Records
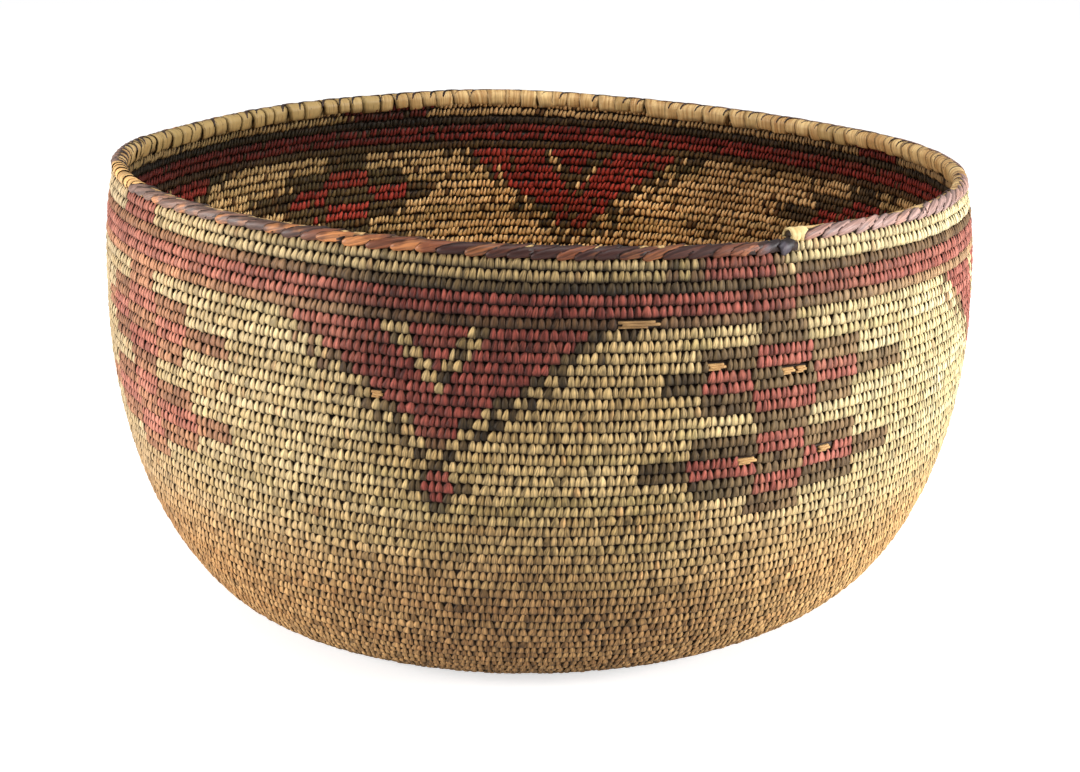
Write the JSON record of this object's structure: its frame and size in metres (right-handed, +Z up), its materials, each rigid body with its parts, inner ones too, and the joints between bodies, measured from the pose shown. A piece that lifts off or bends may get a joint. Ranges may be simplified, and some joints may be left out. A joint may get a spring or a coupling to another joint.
{
  "type": "feast basket",
  "caption": "Deep round coiled basket bowl with a flat base, a wrapped rim, and stepped motifs in red and dark brown on straw.",
  "frame": {"origin": "centre of the base, on the surface that it rests on", "axes": "+Z up through the mouth; the rim's end and the step of the spiral lie 30 degrees to the right of -Y, seen from -Y"},
  "size_m": [0.5001, 0.5, 0.2605],
  "materials": {
    "straw_sewing": "dry split sewing strands, matt with a slight natural sheen",
    "tan_sewing": "worn, darkened sewing strands, matt",
    "red_sewing": "dyed red sewing strands, faded, matt",
    "dark_sewing": "dark brown sewing strands, matt",
    "rim_strap": "broad split strands with a fine lengthwise grain, satin",
    "rim_bark": "dark purple-brown strips, worn to orange on their edges, satin",
    "rod": "peeled rod, satin"
  },
  "bodies": {
    "root": {"upper_field_coil": "straw_sewing", "dark_band_coil": "dark_sewing", "red_band_coil": "red_sewing", "brown_band_coil": "dark_sewing", "motif_field_coil_1": "straw_sewing", "motif_field_coil_2": "straw_sewing", "motif_field_coil_3": "straw_sewing", "motif_field_coil_4": "straw_sewing", "motif_field_coil_5": "straw_sewing", "motif_field_coil_6": "straw_sewing", "lower_wall_coil_1": "straw_sewing", "lower_wall_coil_2": "straw_sewing", "lower_wall_coil_3": "straw_sewing", "lower_wall_coil_4": "straw_sewing", "lower_wall_coil_5": "straw_sewing", "heel_coil_1": "tan_sewing", "heel_coil_2": "tan_sewing", "heel_coil_3": "tan_sewing", "base_coil_1": "tan_sewing", "base_coil_2": "tan_sewing", "base_coil_3": "tan_sewing", "base_coil_4": "tan_sewing", "base_coil_5": "tan_sewing", "start_knot": "tan_sewing", "rim_rod": "rod", "rim_straps": "rim_strap", "rim_end_wrap": "rim_strap", "rim_lashing": "rim_bark", "rim_end_knot": "rim_bark"}
  },
  "joints": []
}
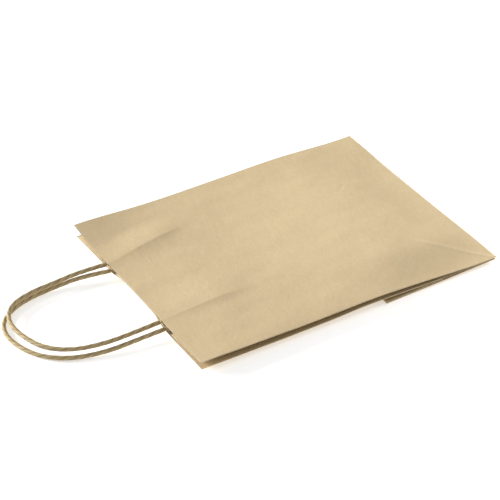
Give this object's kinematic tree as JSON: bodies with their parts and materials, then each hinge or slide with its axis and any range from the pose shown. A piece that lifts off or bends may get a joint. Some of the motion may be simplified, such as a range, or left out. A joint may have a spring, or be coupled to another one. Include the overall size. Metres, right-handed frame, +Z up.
{
  "type": "paper carrier bag",
  "caption": "Plain kraft paper carrier bag lying folded flat, with side gussets, a folded-under block bottom and twisted paper cord handles; it opens, and the handles swing.",
  "frame": {"origin": "bottom centre of the folded bag's box, without the handle cords, on the surface that it lies on", "axes": "+X from the mouth to the bottom edge, +Y to the bag's right side seen with the front panel up, +Z up through the folded thickness"},
  "size_m": [0.2953, 0.18, 0.0082],
  "materials": {
    "kraft_paper": "matt, fine fibre grain",
    "twisted_paper": "matt, twisted strand"
  },
  "bodies": {
    "back_panel": {"back_panel": "kraft_paper", "seam_lap": "kraft_paper", "back_patch_liner": "kraft_paper", "back_patch_cover": "kraft_paper", "back_cord_legs": "twisted_paper"},
    "left_gusset_back": {"left_gusset_back": "kraft_paper"},
    "left_gusset_front": {"left_gusset_front": "kraft_paper"},
    "right_gusset_back": {"right_gusset_back": "kraft_paper"},
    "right_gusset_front": {"right_gusset_front": "kraft_paper"},
    "front_panel": {"front_panel": "kraft_paper", "front_patch_liner": "kraft_paper", "front_patch_cover": "kraft_paper", "front_cord_legs": "twisted_paper"},
    "back_strip": {"back_panel_lower": "kraft_paper", "seam_lap_lower": "kraft_paper"},
    "bottom_block": {"bottom_infold_left": "kraft_paper", "bottom_infold_right": "kraft_paper", "bottom_inner_flap": "kraft_paper", "bottom_outer_flap": "kraft_paper"},
    "left_bottom_triangle": {"left_bottom_triangle": "kraft_paper"},
    "right_bottom_triangle": {"right_bottom_triangle": "kraft_paper"},
    "front_handle": {"front_handle_cord": "twisted_paper"},
    "back_handle": {"back_handle_cord": "twisted_paper"}
  },
  "joints": [
    {"name": "bag_open", "type": "hinge", "parent": "back_panel", "child": "left_gusset_back", "pos_m": [0, -0.09, 0.0033], "axis": [1, 0, 0], "range_deg": [0, 86.78]},
    {"name": "left_gusset_fold", "type": "hinge", "parent": "left_gusset_back", "child": "left_gusset_front", "pos_m": [0, -0.05006, 0.00555], "axis": [1, 0, 0], "range_deg": [-173.55, 0]},
    {"name": "front_panel_lift", "type": "hinge", "parent": "left_gusset_front", "child": "front_panel", "pos_m": [0, -0.09, 0.0078], "axis": [1, 0, 0], "range_deg": [0, 86.78]},
    {"name": "right_gusset_open", "type": "hinge", "parent": "back_panel", "child": "right_gusset_back", "pos_m": [0, 0.09, 0.0033], "axis": [-1, 0, 0], "range_deg": [0, 86.78]},
    {"name": "right_gusset_fold", "type": "hinge", "parent": "right_gusset_back", "child": "right_gusset_front", "pos_m": [0, 0.05006, 0.00555], "axis": [-1, 0, 0], "range_deg": [-173.55, 0]},
    {"name": "back_strip_unfold", "type": "hinge", "parent": "back_panel", "child": "back_strip", "pos_m": [0.065, 0, 0.0027], "axis": [0, -1, 0], "range_deg": [0, 178]},
    {"name": "bottom_block_turn", "type": "hinge", "parent": "back_strip", "child": "bottom_block", "pos_m": [0.02505, 0, 0.0007], "axis": [0, -1, 0], "range_deg": [-89.5, 0]},
    {"name": "left_triangle_raise", "type": "hinge", "parent": "bottom_block", "child": "left_bottom_triangle", "pos_m": [0.02505, -0.0897, 0.0007], "axis": [0.9997, 0, 0.0262], "range_deg": [0, 90]},
    {"name": "right_triangle_raise", "type": "hinge", "parent": "bottom_block", "child": "right_bottom_triangle", "pos_m": [0.02505, 0.0897, 0.0007], "axis": [-0.9997, 0, -0.0262], "range_deg": [0, 90]},
    {"name": "front_handle_swing", "type": "hinge", "parent": "front_panel", "child": "front_handle", "pos_m": [-0.107, 0, 0.0064], "axis": [0, 1, 0], "range_deg": [0, 90]},
    {"name": "back_handle_swing", "type": "hinge", "parent": "back_panel", "child": "back_handle", "pos_m": [-0.107, 0, 0.0047], "axis": [0, -1, 0], "range_deg": [0, 90]}
  ],
  "couplings": [
    {"joint": "left_gusset_fold", "follows": "bag_open", "ratio": -2},
    {"joint": "front_panel_lift", "follows": "bag_open", "ratio": 1},
    {"joint": "right_gusset_open", "follows": "bag_open", "ratio": 1},
    {"joint": "right_gusset_fold", "follows": "bag_open", "ratio": -2},
    {"joint": "back_strip_unfold", "follows": "bag_open", "ratio": 2.0513},
    {"joint": "bottom_block_turn", "follows": "bag_open", "ratio": -1.0314},
    {"joint": "left_triangle_raise", "follows": "bag_open", "ratio": 1.0372},
    {"joint": "right_triangle_raise", "follows": "bag_open", "ratio": 1.0372}
  ]
}
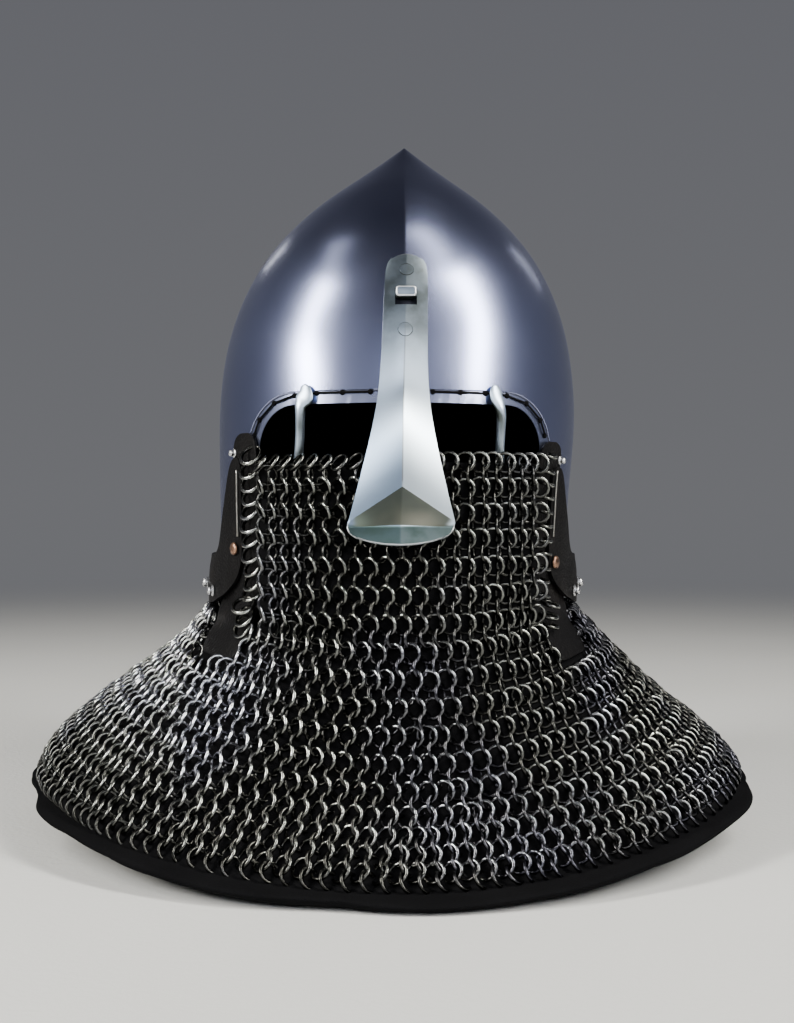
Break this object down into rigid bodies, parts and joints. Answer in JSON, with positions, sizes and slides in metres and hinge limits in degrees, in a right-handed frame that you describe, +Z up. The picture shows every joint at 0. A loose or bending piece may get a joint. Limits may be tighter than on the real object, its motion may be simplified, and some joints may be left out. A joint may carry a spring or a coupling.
{
  "type": "bascinet",
  "caption": "Pointed steel bascinet with a medial ridge, a keeled open-tipped nasal on the brow, leather edging with studs and a mail aventail over a black padded lining",
  "frame": {"origin": "middle of the outline seen from above, on the plane the hem rests on", "axes": "+X to the right as the face is seen, the face looks along -Y, +Z up"},
  "size_m": [0.468, 0.4306, 0.452],
  "materials": {
    "polished_steel": "satin polished steel",
    "satin_steel": "fine brushed steel",
    "bright_bar": "bright round bar",
    "black_leather": "black leather with a raised cut edge",
    "silver_stud": "bright stud",
    "thin_rod": "thin brass-toned rod",
    "copper": "copper",
    "dark_mail": "oiled dark mail",
    "black_cloth": "black padded cloth"
  },
  "bodies": {
    "root": {"skull": "polished_steel", "nasal": "satin_steel", "nasal_rivet_upper": "satin_steel", "nasal_rivet_lower": "satin_steel", "nasal_staple": "satin_steel", "guard_bar_left": "bright_bar", "guard_bar_right": "bright_bar", "leather_band": "black_leather", "leather_flap_left": "black_leather", "leather_flap_right": "black_leather", "vervelle_upper_left": "silver_stud", "vervelle_upper_right": "silver_stud", "vervelle_side_left": "silver_stud", "vervelle_side_right": "silver_stud", "vervelle_front_left": "silver_stud", "vervelle_front_right": "silver_stud", "vervelle_b1_left": "silver_stud", "vervelle_b1_right": "silver_stud", "vervelle_b2_left": "silver_stud", "vervelle_b2_right": "silver_stud", "vervelle_b3_left": "silver_stud", "vervelle_b3_right": "silver_stud", "vervelle_rod_left": "thin_rod", "vervelle_rod_right": "thin_rod", "copper_rivet_left": "copper", "copper_rivet_right": "copper", "mail": "dark_mail", "mantle_lining": "black_cloth"}
  },
  "joints": []
}
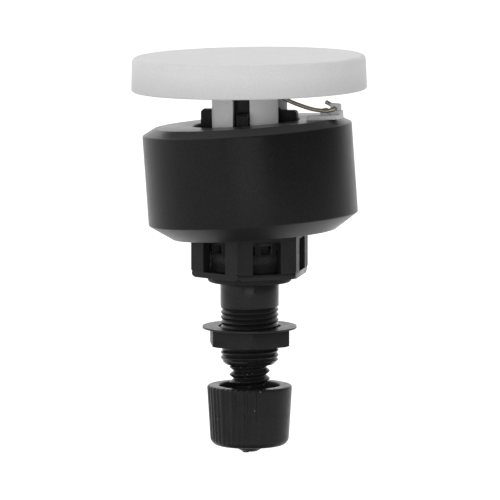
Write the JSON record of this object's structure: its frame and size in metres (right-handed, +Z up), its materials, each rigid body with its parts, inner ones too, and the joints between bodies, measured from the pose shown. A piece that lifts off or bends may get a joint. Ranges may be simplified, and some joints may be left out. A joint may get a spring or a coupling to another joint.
{
  "type": "float-operated automatic drain for a compressed-air filter bowl",
  "caption": "Automatic float drain for a compressed-air filter bowl: ring float under a flat cap, pilot lever, slotted inlet cage, threaded stem with nut, manual drain knob.",
  "frame": {"origin": "on the stem's axis, at the bowl seat, which is the underside of the gasket", "axes": "+Z up along the stem's axis towards the cap; -Y to the front; +X to the right; the lever points 24 degrees to the front of +X"},
  "size_m": [0.0578, 0.0578, 0.0986],
  "materials": {
    "cap_white": "satin moulded",
    "housing_black": "satin moulded",
    "cage_black": "satin moulded",
    "strainer_black": "satin moulded",
    "stem_black": "moulded, slightly glossy",
    "gasket_rubber": "matt",
    "inner_black": "satin moulded",
    "seal_rubber": "smooth",
    "nozzle_brass": "turned",
    "pin_steel": "drawn",
    "spring_steel": "drawn wire",
    "rocker_steel": "pressed",
    "wire_steel": "drawn stainless wire",
    "float_black": "skinned foam, semi-gloss",
    "clip_grey": "satin moulded",
    "piston_plastic": "natural acetal",
    "washer_steel": "black, worn bright at the rim",
    "nut_black": "moulded",
    "screw_black": "moulded, slightly glossy",
    "knob_black": "satin moulded"
  },
  "bodies": {
    "root": {"shield_cap": "cap_white", "guide_tube": "housing_black", "inlet_cage": "cage_black", "strainer": "strainer_black", "stem_body": "stem_black", "bowl_gasket": "gasket_rubber", "cylinder_floor": "inner_black", "stem_seal": "seal_rubber", "pilot_nozzle": "nozzle_brass", "pivot_pin": "pin_steel", "return_spring": "spring_steel"},
    "lever": {"lever_rocker": "rocker_steel", "pilot_pad": "seal_rubber", "lever_wire": "wire_steel"},
    "float": {"float_ring": "float_black", "float_clip": "clip_grey"},
    "piston_group": {"piston": "piston_plastic", "piston_seal": "seal_rubber", "drain_seal": "seal_rubber"},
    "screw_carrier": {"screw_oring": "seal_rubber"},
    "knob_group": {"drain_screw": "screw_black", "drain_knob": "knob_black"},
    "washer": {"bowl_washer": "washer_steel"},
    "nut": {"bowl_nut": "nut_black"}
  },
  "joints": [
    {"name": "lever_lift", "type": "hinge", "parent": "root", "child": "lever", "pos_m": [-0.0042, 0.00187, 0.0472], "axis": [-0.4067, -0.9135, 0], "range_deg": [0, 4.5]},
    {"name": "float_hang", "type": "hinge", "parent": "lever", "child": "float", "pos_m": [0.02042, -0.00909, 0.04335], "axis": [-0.4067, -0.9135, 0], "range_deg": [-8.91, 0]},
    {"name": "piston_lift", "type": "slide", "parent": "root", "child": "piston_group", "axis": [0, 0, 1], "range_m": [0, 0.003], "stiffness_N_per_m": 900, "springref_m": -0.003, "deforming": ["return_spring"]},
    {"name": "knob_turn", "type": "hinge", "parent": "screw_carrier", "child": "knob_group", "pos_m": [0, 0, 0], "axis": [0, 0, 1], "range_deg": [-370, 1100]},
    {"name": "screw_travel", "type": "slide", "parent": "root", "child": "screw_carrier", "axis": [0, 0, 1], "range_m": [-0.00188, 0.00564]},
    {"name": "nut_turn", "type": "hinge", "parent": "washer", "child": "nut", "pos_m": [0, 0, 0], "axis": [0, 0, 1], "range_deg": [-1100, 1100]},
    {"name": "nut_travel", "type": "slide", "parent": "root", "child": "washer", "axis": [0, 0, 1], "range_m": [-0.00375, 0.00375]}
  ],
  "couplings": [
    {"joint": "float_hang", "follows": "lever_lift", "ratio": -1.9778},
    {"joint": "knob_turn", "follows": "screw_travel", "rad_per_m": 3342.1},
    {"joint": "nut_turn", "follows": "nut_travel", "rad_per_m": 5026.5}
  ]
}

### Requirements
Output a single number: how many lines contain the word "parts".

### Task solution
4